-- Start of Raw data --
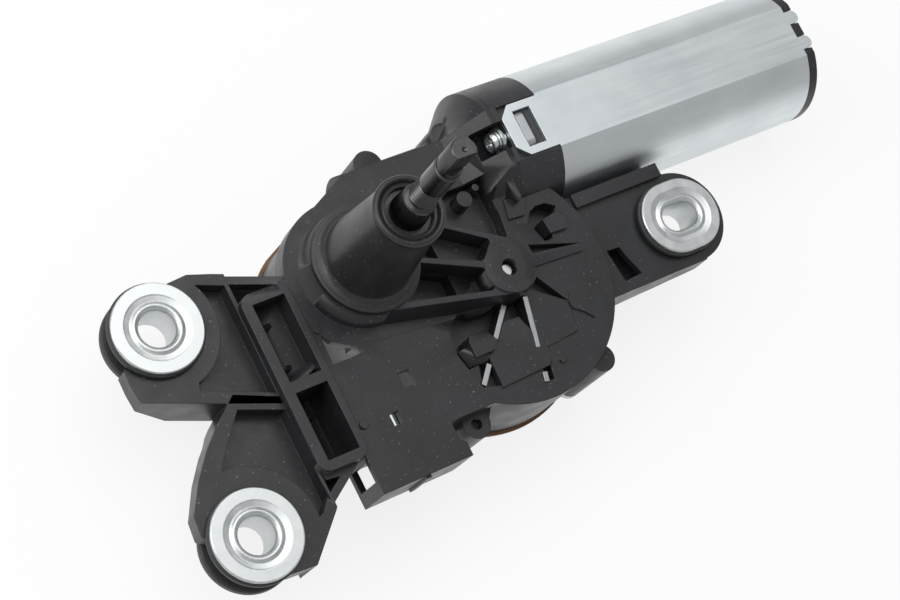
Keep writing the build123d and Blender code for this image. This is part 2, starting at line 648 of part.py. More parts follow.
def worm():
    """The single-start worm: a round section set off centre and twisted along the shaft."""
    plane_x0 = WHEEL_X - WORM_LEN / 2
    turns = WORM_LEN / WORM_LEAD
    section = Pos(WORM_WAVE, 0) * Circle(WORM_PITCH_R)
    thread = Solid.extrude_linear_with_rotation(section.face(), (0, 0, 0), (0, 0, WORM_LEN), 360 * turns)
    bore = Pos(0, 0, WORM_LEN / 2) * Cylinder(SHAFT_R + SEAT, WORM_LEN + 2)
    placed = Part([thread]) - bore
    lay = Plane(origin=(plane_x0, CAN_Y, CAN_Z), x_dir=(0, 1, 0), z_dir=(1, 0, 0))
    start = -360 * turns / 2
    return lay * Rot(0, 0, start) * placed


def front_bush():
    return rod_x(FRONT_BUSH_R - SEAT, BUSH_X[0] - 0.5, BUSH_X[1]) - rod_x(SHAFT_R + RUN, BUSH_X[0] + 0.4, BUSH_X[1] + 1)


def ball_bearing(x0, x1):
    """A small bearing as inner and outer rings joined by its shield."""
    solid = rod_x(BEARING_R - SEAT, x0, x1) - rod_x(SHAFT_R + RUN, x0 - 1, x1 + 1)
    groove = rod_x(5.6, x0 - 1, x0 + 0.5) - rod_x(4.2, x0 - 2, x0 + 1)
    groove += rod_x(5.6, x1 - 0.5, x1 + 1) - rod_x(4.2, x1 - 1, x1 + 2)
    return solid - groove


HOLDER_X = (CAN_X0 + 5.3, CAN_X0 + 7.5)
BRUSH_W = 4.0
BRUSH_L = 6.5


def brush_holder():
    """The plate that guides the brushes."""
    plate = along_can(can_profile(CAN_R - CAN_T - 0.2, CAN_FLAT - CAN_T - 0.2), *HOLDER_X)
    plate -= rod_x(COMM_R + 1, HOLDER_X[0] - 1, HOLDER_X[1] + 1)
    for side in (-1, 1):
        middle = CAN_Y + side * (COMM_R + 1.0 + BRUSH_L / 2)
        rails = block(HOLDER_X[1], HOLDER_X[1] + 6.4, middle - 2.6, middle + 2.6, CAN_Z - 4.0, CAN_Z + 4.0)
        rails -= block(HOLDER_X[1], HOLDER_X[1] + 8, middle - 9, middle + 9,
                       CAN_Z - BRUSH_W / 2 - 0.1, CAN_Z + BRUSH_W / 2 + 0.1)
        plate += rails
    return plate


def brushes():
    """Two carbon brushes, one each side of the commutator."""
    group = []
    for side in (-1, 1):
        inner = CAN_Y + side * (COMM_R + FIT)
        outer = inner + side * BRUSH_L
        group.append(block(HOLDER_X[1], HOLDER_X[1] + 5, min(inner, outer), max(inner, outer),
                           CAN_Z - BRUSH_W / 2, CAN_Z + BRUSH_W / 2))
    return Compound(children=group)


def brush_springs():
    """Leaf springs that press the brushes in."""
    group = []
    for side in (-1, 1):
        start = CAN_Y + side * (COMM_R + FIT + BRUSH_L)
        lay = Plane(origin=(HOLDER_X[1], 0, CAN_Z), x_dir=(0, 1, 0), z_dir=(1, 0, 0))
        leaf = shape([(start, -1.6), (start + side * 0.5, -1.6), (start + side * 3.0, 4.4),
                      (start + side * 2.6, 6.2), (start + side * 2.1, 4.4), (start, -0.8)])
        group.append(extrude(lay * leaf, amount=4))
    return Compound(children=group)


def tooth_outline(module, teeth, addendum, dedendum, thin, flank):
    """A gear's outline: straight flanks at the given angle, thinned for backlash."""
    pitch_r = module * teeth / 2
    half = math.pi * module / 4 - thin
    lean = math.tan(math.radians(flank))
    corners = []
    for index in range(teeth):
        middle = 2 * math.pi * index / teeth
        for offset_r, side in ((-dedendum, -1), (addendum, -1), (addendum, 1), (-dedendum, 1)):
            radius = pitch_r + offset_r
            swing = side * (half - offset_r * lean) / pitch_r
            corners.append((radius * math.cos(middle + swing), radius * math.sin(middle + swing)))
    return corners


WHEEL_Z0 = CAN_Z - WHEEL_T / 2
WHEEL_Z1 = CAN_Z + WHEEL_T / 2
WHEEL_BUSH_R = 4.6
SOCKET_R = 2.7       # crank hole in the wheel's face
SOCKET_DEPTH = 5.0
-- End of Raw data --
*Task instructions:* Quote verbatim the opening lines of the listing above, ending with the line where "return plate" appears; include both endpoints and nothing more.

*Exercise output:*
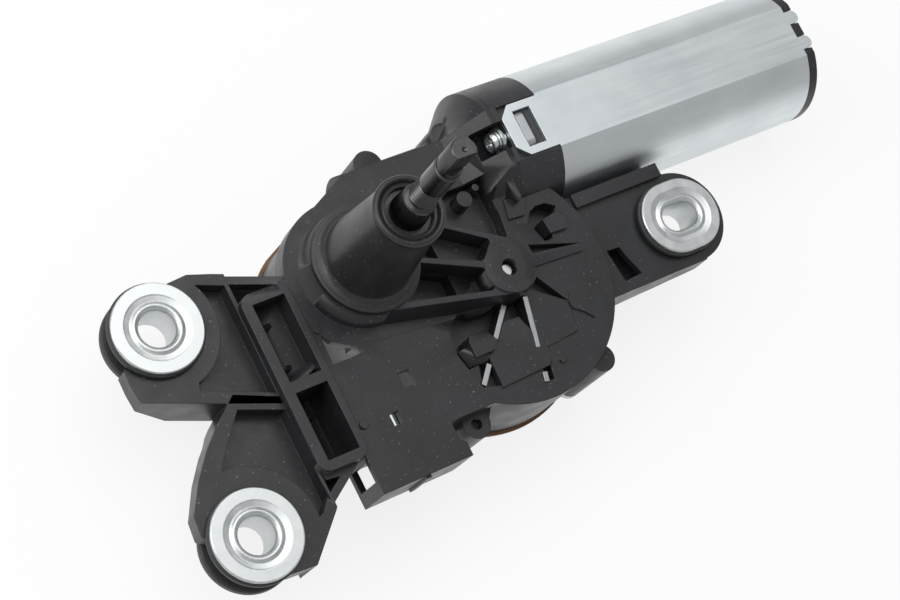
Keep writing the build123d and Blender code for this image. This is part 2, starting at line 648 of part.py. More parts follow.
def worm():
    """The single-start worm: a round section set off centre and twisted along the shaft."""
    plane_x0 = WHEEL_X - WORM_LEN / 2
    turns = WORM_LEN / WORM_LEAD
    section = Pos(WORM_WAVE, 0) * Circle(WORM_PITCH_R)
    thread = Solid.extrude_linear_with_rotation(section.face(), (0, 0, 0), (0, 0, WORM_LEN), 360 * turns)
    bore = Pos(0, 0, WORM_LEN / 2) * Cylinder(SHAFT_R + SEAT, WORM_LEN + 2)
    placed = Part([thread]) - bore
    lay = Plane(origin=(plane_x0, CAN_Y, CAN_Z), x_dir=(0, 1, 0), z_dir=(1, 0, 0))
    start = -360 * turns / 2
    return lay * Rot(0, 0, start) * placed


def front_bush():
    return rod_x(FRONT_BUSH_R - SEAT, BUSH_X[0] - 0.5, BUSH_X[1]) - rod_x(SHAFT_R + RUN, BUSH_X[0] + 0.4, BUSH_X[1] + 1)


def ball_bearing(x0, x1):
    """A small bearing as inner and outer rings joined by its shield."""
    solid = rod_x(BEARING_R - SEAT, x0, x1) - rod_x(SHAFT_R + RUN, x0 - 1, x1 + 1)
    groove = rod_x(5.6, x0 - 1, x0 + 0.5) - rod_x(4.2, x0 - 2, x0 + 1)
    groove += rod_x(5.6, x1 - 0.5, x1 + 1) - rod_x(4.2, x1 - 1, x1 + 2)
    return solid - groove


HOLDER_X = (CAN_X0 + 5.3, CAN_X0 + 7.5)
BRUSH_W = 4.0
BRUSH_L = 6.5


def brush_holder():
    """The plate that guides the brushes."""
    plate = along_can(can_profile(CAN_R - CAN_T - 0.2, CAN_FLAT - CAN_T - 0.2), *HOLDER_X)
    plate -= rod_x(COMM_R + 1, HOLDER_X[0] - 1, HOLDER_X[1] + 1)
    for side in (-1, 1):
        middle = CAN_Y + side * (COMM_R + 1.0 + BRUSH_L / 2)
        rails = block(HOLDER_X[1], HOLDER_X[1] + 6.4, middle - 2.6, middle + 2.6, CAN_Z - 4.0, CAN_Z + 4.0)
        rails -= block(HOLDER_X[1], HOLDER_X[1] + 8, middle - 9, middle + 9,
                       CAN_Z - BRUSH_W / 2 - 0.1, CAN_Z + BRUSH_W / 2 + 0.1)
        plate += rails
    return plate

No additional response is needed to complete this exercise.